Justice Brett Kavanaugh, joined by Justices Sonia Sotomayor, Elena Kagan, and Ketanji Brown Jackson, agreed with the majority opinion that the CWA did not apply to the Sacketts' property, but argued that the majority's new definition was incorrect and will have significant effects on regulated waters. Kavanaugh wrote: "Because of the movement of water between adjacent wetlands and other waters, pollutants in wetlands often end up in adjacent rivers, lakes, and other waters. Natural barriers such as berms and dunes do not block all water flow and are in fact evidence of a regular connection between a water and a wetland. Similarly, artificial barriers such as dikes and levees typically do not block all water flow, and those artificial structures were often built to control the surface water connection between the wetland and the water. The scientific evidence overwhelmingly demonstrates that wetlands separated from covered waters by those kinds of berms or barriers, for example, still play an important role in protecting neighboring and downstream waters, including by filtering pollutants, storing water, and providing flood control. In short, those adjacent wetlands may affect downstream water quality and flood control in many of the same ways that adjoining wetlands can."

==Impact ==

Environmental advocacy group Earthjustice claims that over 59 million acres of wetlands are threatened by this ruling. Peat bogs are particularly vulnerable, as they are generally isolated from larger bodies of water.

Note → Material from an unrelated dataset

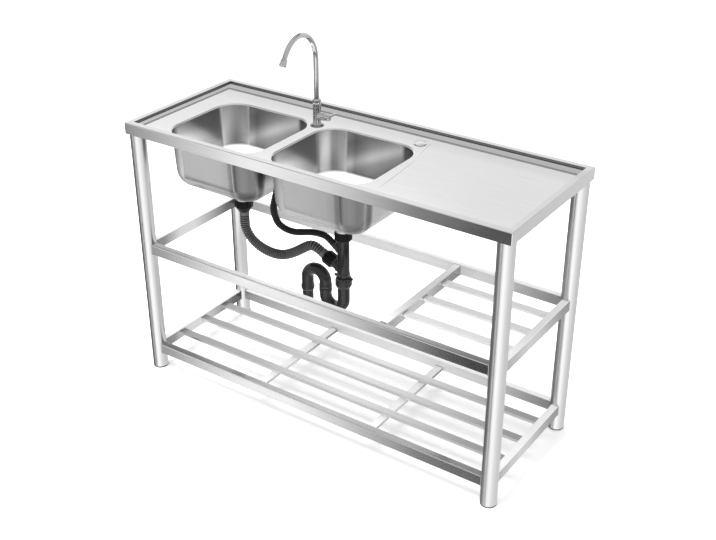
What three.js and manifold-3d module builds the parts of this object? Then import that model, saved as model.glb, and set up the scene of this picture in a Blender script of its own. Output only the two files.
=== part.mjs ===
// Stainless kitchen sink unit: a pressed top with two bowls and a drainboard on four
// round legs, a slatted half shelf, a slatted lower shelf, a swan-neck tap and its waste.
// Millimetres. +X runs to the drainboard end, +Y to the back, +Z up.
// The origin is on the floor under the middle of the top.

import * as THREE from 'three';
import { mergeVertices } from 'three/addons/utils/BufferGeometryUtils.js';
import Module from 'manifold-3d';

const wasm = await Module();
wasm.setup();

// ---------- driving dimensions ----------

const topLength = 1200;
const topDepth = 450;
const topHeight = 800;
const seatGap = 0.3; // left between pieces that touch
const weldGap = 0.3; // left where a bar end meets the bar it is welded to

const sheet = 1.2; // thickness of the pressed top
const apronHeight = 33;
const rimWidth = 18; // flat rim round the top
const rimStep = 5; // from the rim down to the ledge
const ledgeLeft = 26;
const ledgeBack = 38;
const panelStep = 2.5; // from the ledge down to the working surface

const bowlLength = 308; // along X, at the opening
const bowlCorner = 68;
const bowlDrop = 162; // from the working surface to the bowl floor
const bowlWall = 1;
const bowlFlange = 10;
const bowlDraft = 8; // how far each wall leans in from rim to floor
const bowlFillet = 52; // radius between wall and floor
const bowlGap = 38; // between the two openings
const bowlInset = 446; // from the left end of the top to the middle of the strip between the bowls
const bowlSetback = 22; // from the front of the top to the openings
const bowlRearMargin = 134; // from the openings to the rear of the top
const drainHoleFit = 1.5; // hole round the strainer's cup
const drainSeatFit = 4; // sunk seat round the strainer's flange
const drainSeatDrop = 4;

const legRadius = 22.5;
const legWall = 1.2;
const legInset = 24.5; // from the edges of the top to the leg axis
const footHeight = 4;
const plugLength = 18;
const plugFit = 0.3; // clearance of a plug or socket in the leg's bore
const socketPlate = 2;
const socketLength = 36;

const railHeight = 32;
const railWidth = 22;
const railWall = 1.5;
const railCorner = 2.5;
const midShelfTop = 426; // top of the upper frame
const lowShelfTop = 85; // top of the lower frame
const dividerOffset = 65; // from the right bowl's opening to the bar that closes the half shelf
const slatWidth = 25;
const slatHeight = 10;
const slatWall = 1;
const slatCorner = 1.5;
const slatDrop = 9; // slat top below rail top
const slatPitch = 100;
const crossBarX = 193;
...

The EPA and Army Corps introduced their proposed final rule on wetlands, reflecting the opinion of the Supreme Court, in August 2023. The rule reduces the amount of wetlands covered by federal law, and lets the states decide how much protection to give other wetlands.

== Related cases ==
Related cases include Orchard Hill Bldg. Co. v. United States Army Corps of Eng'rs, County of Maui v. Hawaii Wildlife Fund, and United States v. Riverside Bayview.